Spot each line that carries the word "Blender"; copy those lines.

§ Entries supplied:
——

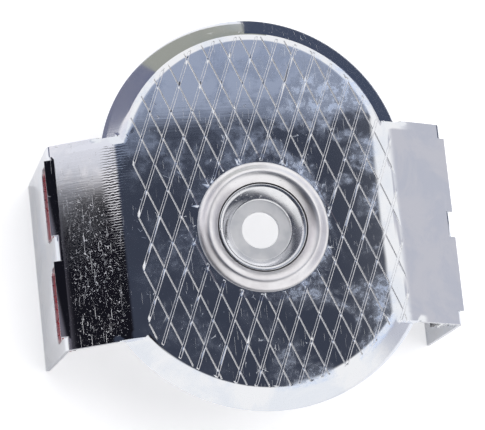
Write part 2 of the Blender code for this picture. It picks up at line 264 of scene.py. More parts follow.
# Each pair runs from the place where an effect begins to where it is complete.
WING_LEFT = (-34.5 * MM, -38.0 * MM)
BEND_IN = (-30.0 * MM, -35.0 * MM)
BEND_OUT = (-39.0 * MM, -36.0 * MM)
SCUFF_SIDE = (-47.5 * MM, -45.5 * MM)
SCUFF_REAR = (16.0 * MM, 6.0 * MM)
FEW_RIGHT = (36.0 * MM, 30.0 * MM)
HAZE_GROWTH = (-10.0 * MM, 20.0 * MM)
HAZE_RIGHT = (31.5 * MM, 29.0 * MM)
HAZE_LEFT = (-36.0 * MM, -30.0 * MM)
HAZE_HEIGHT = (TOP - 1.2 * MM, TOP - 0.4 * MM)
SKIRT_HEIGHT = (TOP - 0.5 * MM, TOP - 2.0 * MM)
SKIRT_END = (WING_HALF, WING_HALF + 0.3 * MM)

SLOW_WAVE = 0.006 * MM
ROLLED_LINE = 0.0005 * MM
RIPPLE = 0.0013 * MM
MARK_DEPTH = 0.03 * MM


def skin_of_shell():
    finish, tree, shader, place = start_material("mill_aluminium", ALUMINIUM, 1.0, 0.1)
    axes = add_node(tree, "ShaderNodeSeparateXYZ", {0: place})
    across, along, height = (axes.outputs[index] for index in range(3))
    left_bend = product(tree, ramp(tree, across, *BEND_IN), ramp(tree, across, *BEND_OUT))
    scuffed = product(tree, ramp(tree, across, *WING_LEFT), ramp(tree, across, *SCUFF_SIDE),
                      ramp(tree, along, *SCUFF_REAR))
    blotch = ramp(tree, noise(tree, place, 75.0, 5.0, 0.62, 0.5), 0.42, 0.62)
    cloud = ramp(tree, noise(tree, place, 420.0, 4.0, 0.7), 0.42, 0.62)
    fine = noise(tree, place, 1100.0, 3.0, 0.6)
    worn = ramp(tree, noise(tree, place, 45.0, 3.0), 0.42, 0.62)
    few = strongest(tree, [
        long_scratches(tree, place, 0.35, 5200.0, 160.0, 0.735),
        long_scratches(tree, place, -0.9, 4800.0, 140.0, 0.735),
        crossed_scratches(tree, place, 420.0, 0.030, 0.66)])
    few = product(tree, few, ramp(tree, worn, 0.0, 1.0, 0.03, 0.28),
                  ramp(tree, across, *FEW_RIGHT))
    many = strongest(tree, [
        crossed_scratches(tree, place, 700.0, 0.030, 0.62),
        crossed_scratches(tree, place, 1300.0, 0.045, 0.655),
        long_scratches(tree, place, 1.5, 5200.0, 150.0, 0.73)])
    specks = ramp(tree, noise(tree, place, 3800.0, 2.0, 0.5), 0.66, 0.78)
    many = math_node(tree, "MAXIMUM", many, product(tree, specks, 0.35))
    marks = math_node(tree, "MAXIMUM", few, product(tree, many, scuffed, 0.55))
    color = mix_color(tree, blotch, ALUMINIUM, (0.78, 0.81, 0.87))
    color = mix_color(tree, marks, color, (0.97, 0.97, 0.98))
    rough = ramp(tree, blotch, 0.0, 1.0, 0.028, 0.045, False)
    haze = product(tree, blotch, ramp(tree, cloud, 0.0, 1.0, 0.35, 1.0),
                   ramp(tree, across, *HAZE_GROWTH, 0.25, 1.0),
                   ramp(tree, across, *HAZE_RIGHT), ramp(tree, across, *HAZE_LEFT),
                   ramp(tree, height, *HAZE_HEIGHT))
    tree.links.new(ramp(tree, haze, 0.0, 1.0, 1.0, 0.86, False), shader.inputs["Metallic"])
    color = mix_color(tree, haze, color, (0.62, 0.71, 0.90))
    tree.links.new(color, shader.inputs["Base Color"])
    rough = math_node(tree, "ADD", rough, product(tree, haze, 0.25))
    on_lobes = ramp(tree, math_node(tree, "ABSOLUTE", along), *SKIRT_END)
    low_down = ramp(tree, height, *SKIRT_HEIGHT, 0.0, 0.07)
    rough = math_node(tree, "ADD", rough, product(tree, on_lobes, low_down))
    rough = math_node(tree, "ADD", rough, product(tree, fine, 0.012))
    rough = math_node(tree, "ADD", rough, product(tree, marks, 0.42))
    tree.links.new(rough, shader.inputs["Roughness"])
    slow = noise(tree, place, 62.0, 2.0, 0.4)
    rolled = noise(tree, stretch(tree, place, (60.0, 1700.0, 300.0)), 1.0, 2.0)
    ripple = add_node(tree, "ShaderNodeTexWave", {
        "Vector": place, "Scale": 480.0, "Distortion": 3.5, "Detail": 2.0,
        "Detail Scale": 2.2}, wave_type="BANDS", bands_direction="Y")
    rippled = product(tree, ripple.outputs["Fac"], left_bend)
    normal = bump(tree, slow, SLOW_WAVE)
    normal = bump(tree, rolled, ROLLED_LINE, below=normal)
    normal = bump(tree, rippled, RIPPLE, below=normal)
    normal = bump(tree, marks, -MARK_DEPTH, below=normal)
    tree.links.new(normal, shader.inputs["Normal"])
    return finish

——

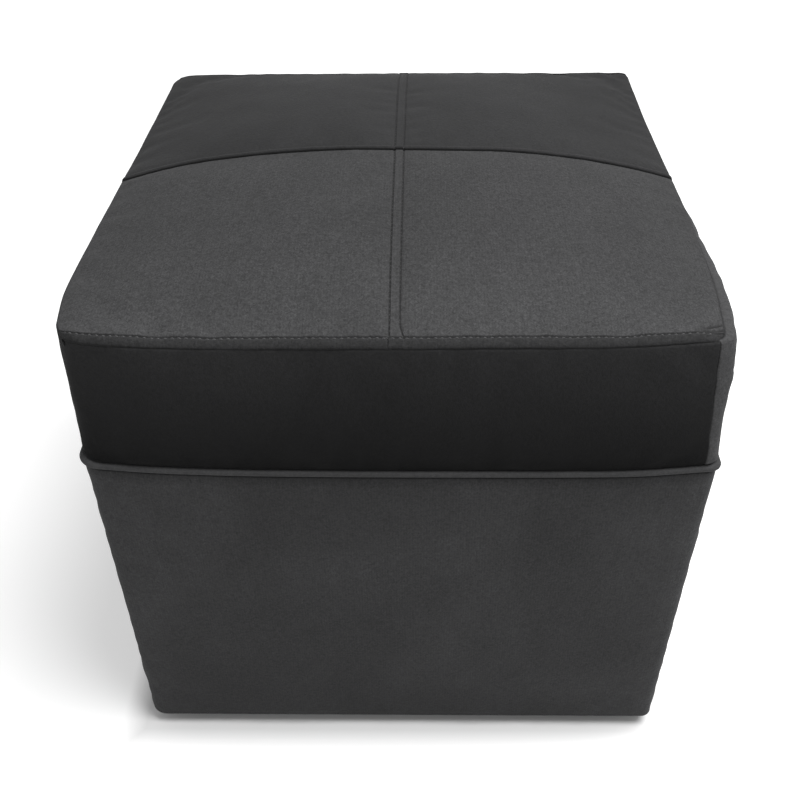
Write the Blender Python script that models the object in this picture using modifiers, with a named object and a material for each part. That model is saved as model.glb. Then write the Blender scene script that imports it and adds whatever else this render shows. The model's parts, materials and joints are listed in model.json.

——

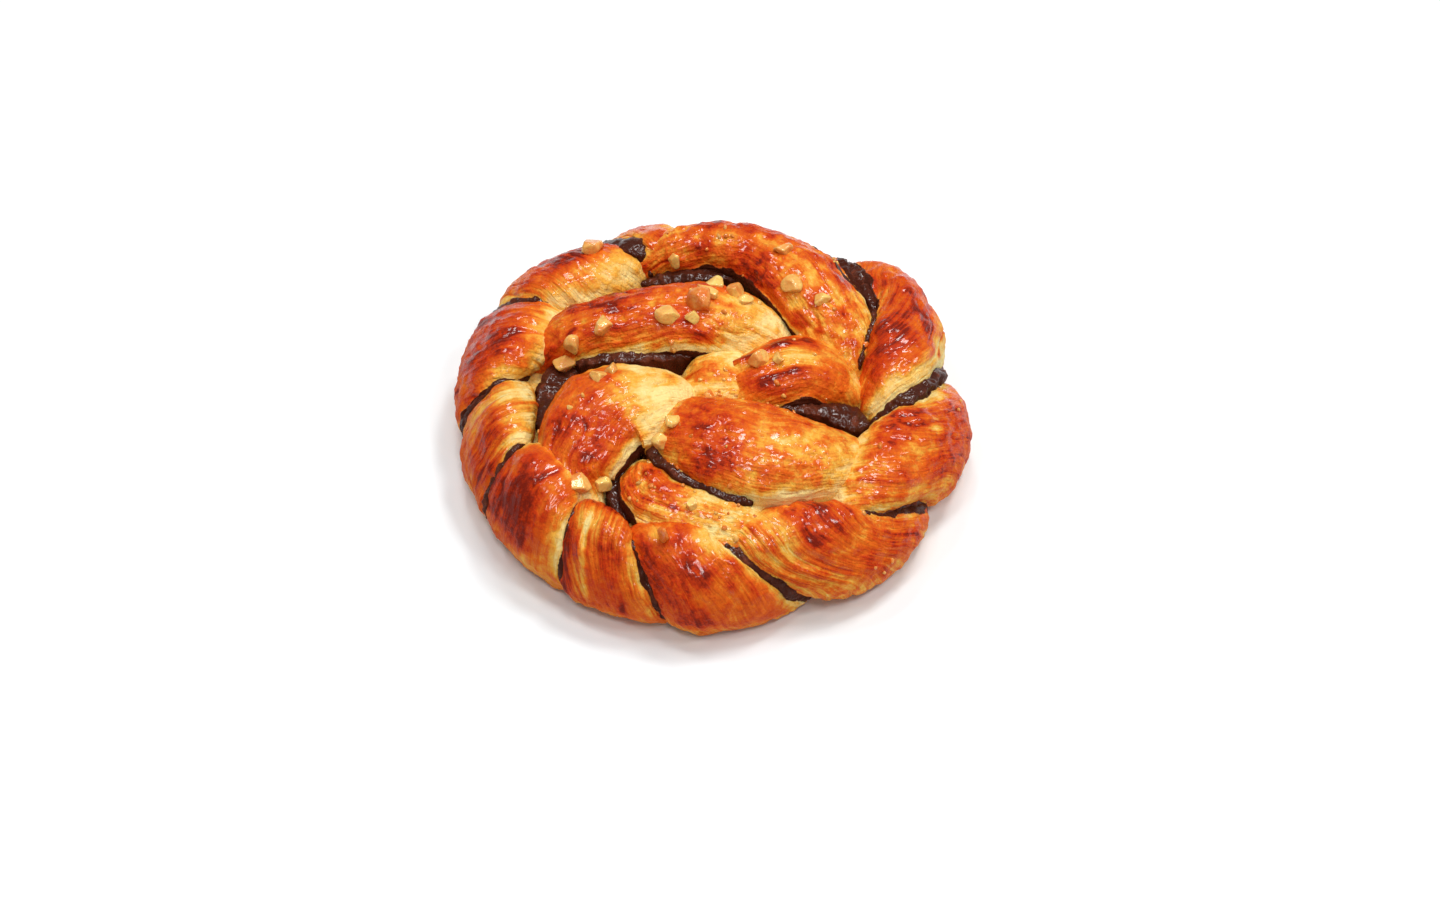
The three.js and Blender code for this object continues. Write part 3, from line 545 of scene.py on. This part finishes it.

——

§ Task result:
Write part 2 of the Blender code for this picture. It picks up at line 264 of scene.py. More parts follow.
Write the Blender Python script that models the object in this picture using modifiers, with a named object and a material for each part. That model is saved as model.glb. Then write the Blender scene script that imports it and adds whatever else this render shows. The model's parts, materials and joints are listed in model.json.
The three.js and Blender code for this object continues. Write part 3, from line 545 of scene.py on. This part finishes it.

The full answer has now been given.